● GOAL
Restate the whole listing exactly.

>> start SOURCE DATA

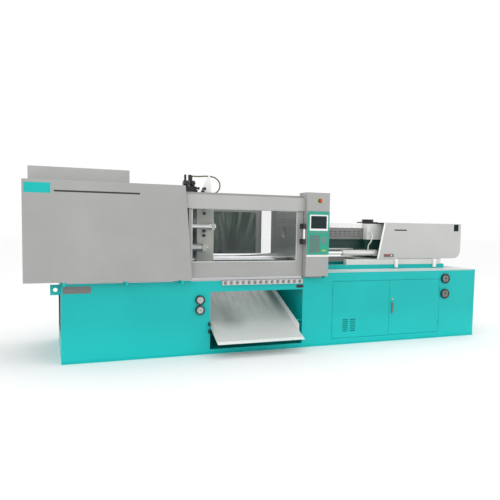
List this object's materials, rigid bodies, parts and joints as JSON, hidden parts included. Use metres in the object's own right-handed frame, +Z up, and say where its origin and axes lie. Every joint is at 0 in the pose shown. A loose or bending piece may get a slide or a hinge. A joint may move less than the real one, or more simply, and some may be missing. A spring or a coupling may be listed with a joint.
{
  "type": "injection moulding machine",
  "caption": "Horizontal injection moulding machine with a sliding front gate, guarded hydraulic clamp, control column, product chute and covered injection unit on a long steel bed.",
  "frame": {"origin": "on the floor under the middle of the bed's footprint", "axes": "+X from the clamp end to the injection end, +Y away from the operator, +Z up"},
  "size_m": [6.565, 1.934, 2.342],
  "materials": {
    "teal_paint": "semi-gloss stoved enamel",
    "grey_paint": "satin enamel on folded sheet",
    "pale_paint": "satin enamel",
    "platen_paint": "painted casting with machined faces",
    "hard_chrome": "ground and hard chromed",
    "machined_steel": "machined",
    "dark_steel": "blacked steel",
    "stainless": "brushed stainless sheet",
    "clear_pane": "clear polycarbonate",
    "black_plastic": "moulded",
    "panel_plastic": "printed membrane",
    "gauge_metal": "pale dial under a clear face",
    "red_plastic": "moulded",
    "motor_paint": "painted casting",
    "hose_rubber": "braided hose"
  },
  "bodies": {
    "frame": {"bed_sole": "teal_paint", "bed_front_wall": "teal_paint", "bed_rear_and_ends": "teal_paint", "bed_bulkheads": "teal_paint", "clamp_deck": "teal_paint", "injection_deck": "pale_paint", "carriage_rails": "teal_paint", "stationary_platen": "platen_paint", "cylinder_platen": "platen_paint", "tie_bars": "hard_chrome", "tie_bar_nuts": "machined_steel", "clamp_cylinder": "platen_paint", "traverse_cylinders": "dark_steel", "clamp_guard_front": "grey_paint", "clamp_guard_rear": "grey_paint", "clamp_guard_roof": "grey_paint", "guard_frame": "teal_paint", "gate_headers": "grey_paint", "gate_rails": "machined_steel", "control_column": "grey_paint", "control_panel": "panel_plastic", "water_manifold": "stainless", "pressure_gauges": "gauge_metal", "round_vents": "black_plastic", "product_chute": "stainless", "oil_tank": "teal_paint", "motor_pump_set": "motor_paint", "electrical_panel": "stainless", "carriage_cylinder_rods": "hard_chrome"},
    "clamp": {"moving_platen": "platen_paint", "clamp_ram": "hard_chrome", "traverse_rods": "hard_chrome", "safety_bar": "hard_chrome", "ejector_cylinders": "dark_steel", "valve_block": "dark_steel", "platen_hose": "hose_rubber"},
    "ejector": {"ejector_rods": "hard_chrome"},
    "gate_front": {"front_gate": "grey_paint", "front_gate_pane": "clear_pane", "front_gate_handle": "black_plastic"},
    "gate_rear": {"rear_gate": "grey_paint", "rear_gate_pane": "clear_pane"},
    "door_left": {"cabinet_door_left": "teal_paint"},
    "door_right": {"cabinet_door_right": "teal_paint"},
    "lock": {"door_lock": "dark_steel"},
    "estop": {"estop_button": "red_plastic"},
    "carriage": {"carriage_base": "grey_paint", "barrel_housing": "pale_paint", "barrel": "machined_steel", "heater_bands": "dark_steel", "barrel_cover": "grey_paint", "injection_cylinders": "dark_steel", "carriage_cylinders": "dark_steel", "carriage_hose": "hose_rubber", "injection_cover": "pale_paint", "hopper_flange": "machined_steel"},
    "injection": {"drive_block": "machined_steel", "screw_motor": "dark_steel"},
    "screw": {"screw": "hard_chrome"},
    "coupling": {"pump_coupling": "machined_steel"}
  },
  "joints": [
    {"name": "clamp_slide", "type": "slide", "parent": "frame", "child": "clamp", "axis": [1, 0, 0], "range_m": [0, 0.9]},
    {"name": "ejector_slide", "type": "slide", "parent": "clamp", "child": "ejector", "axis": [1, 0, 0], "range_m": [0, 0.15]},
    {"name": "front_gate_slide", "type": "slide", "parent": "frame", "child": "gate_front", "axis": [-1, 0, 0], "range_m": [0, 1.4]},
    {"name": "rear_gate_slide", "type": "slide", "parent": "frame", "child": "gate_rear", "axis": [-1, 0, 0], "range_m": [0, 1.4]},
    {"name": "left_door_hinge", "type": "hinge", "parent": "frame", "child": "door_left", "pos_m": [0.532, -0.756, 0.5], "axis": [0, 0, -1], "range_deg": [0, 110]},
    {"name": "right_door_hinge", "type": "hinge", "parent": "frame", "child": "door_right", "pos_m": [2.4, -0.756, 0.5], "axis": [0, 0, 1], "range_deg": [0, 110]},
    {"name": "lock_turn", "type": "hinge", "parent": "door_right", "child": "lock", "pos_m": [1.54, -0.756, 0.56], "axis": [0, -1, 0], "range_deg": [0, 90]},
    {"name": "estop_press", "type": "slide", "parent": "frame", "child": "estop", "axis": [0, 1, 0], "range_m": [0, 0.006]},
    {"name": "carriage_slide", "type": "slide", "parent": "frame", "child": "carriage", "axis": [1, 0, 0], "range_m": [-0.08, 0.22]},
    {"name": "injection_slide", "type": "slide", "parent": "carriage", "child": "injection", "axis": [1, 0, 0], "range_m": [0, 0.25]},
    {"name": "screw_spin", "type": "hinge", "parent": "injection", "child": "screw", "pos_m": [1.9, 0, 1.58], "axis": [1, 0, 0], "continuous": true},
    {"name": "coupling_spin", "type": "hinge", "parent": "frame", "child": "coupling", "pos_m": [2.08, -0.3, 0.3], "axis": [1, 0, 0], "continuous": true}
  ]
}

>> end SOURCE DATA

● TASK RESPONSE
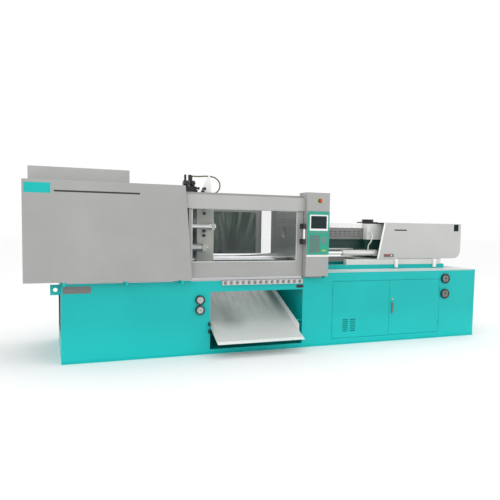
List this object's materials, rigid bodies, parts and joints as JSON, hidden parts included. Use metres in the object's own right-handed frame, +Z up, and say where its origin and axes lie. Every joint is at 0 in the pose shown. A loose or bending piece may get a slide or a hinge. A joint may move less than the real one, or more simply, and some may be missing. A spring or a coupling may be listed with a joint.
{
  "type": "injection moulding machine",
  "caption": "Horizontal injection moulding machine with a sliding front gate, guarded hydraulic clamp, control column, product chute and covered injection unit on a long steel bed.",
  "frame": {"origin": "on the floor under the middle of the bed's footprint", "axes": "+X from the clamp end to the injection end, +Y away from the operator, +Z up"},
  "size_m": [6.565, 1.934, 2.342],
  "materials": {
    "teal_paint": "semi-gloss stoved enamel",
    "grey_paint": "satin enamel on folded sheet",
    "pale_paint": "satin enamel",
    "platen_paint": "painted casting with machined faces",
    "hard_chrome": "ground and hard chromed",
    "machined_steel": "machined",
    "dark_steel": "blacked steel",
    "stainless": "brushed stainless sheet",
    "clear_pane": "clear polycarbonate",
    "black_plastic": "moulded",
    "panel_plastic": "printed membrane",
    "gauge_metal": "pale dial under a clear face",
    "red_plastic": "moulded",
    "motor_paint": "painted casting",
    "hose_rubber": "braided hose"
  },
  "bodies": {
    "frame": {"bed_sole": "teal_paint", "bed_front_wall": "teal_paint", "bed_rear_and_ends": "teal_paint", "bed_bulkheads": "teal_paint", "clamp_deck": "teal_paint", "injection_deck": "pale_paint", "carriage_rails": "teal_paint", "stationary_platen": "platen_paint", "cylinder_platen": "platen_paint", "tie_bars": "hard_chrome", "tie_bar_nuts": "machined_steel", "clamp_cylinder": "platen_paint", "traverse_cylinders": "dark_steel", "clamp_guard_front": "grey_paint", "clamp_guard_rear": "grey_paint", "clamp_guard_roof": "grey_paint", "guard_frame": "teal_paint", "gate_headers": "grey_paint", "gate_rails": "machined_steel", "control_column": "grey_paint", "control_panel": "panel_plastic", "water_manifold": "stainless", "pressure_gauges": "gauge_metal", "round_vents": "black_plastic", "product_chute": "stainless", "oil_tank": "teal_paint", "motor_pump_set": "motor_paint", "electrical_panel": "stainless", "carriage_cylinder_rods": "hard_chrome"},
    "clamp": {"moving_platen": "platen_paint", "clamp_ram": "hard_chrome", "traverse_rods": "hard_chrome", "safety_bar": "hard_chrome", "ejector_cylinders": "dark_steel", "valve_block": "dark_steel", "platen_hose": "hose_rubber"},
    "ejector": {"ejector_rods": "hard_chrome"},
    "gate_front": {"front_gate": "grey_paint", "front_gate_pane": "clear_pane", "front_gate_handle": "black_plastic"},
    "gate_rear": {"rear_gate": "grey_paint", "rear_gate_pane": "clear_pane"},
    "door_left": {"cabinet_door_left": "teal_paint"},
    "door_right": {"cabinet_door_right": "teal_paint"},
    "lock": {"door_lock": "dark_steel"},
    "estop": {"estop_button": "red_plastic"},
    "carriage": {"carriage_base": "grey_paint", "barrel_housing": "pale_paint", "barrel": "machined_steel", "heater_bands": "dark_steel", "barrel_cover": "grey_paint", "injection_cylinders": "dark_steel", "carriage_cylinders": "dark_steel", "carriage_hose": "hose_rubber", "injection_cover": "pale_paint", "hopper_flange": "machined_steel"},
    "injection": {"drive_block": "machined_steel", "screw_motor": "dark_steel"},
    "screw": {"screw": "hard_chrome"},
    "coupling": {"pump_coupling": "machined_steel"}
  },
  "joints": [
    {"name": "clamp_slide", "type": "slide", "parent": "frame", "child": "clamp", "axis": [1, 0, 0], "range_m": [0, 0.9]},
    {"name": "ejector_slide", "type": "slide", "parent": "clamp", "child": "ejector", "axis": [1, 0, 0], "range_m": [0, 0.15]},
    {"name": "front_gate_slide", "type": "slide", "parent": "frame", "child": "gate_front", "axis": [-1, 0, 0], "range_m": [0, 1.4]},
    {"name": "rear_gate_slide", "type": "slide", "parent": "frame", "child": "gate_rear", "axis": [-1, 0, 0], "range_m": [0, 1.4]},
    {"name": "left_door_hinge", "type": "hinge", "parent": "frame", "child": "door_left", "pos_m": [0.532, -0.756, 0.5], "axis": [0, 0, -1], "range_deg": [0, 110]},
    {"name": "right_door_hinge", "type": "hinge", "parent": "frame", "child": "door_right", "pos_m": [2.4, -0.756, 0.5], "axis": [0, 0, 1], "range_deg": [0, 110]},
    {"name": "lock_turn", "type": "hinge", "parent": "door_right", "child": "lock", "pos_m": [1.54, -0.756, 0.56], "axis": [0, -1, 0], "range_deg": [0, 90]},
    {"name": "estop_press", "type": "slide", "parent": "frame", "child": "estop", "axis": [0, 1, 0], "range_m": [0, 0.006]},
    {"name": "carriage_slide", "type": "slide", "parent": "frame", "child": "carriage", "axis": [1, 0, 0], "range_m": [-0.08, 0.22]},
    {"name": "injection_slide", "type": "slide", "parent": "carriage", "child": "injection", "axis": [1, 0, 0], "range_m": [0, 0.25]},
    {"name": "screw_spin", "type": "hinge", "parent": "injection", "child": "screw", "pos_m": [1.9, 0, 1.58], "axis": [1, 0, 0], "continuous": true},
    {"name": "coupling_spin", "type": "hinge", "parent": "frame", "child": "coupling", "pos_m": [2.08, -0.3, 0.3], "axis": [1, 0, 0], "continuous": true}
  ]
}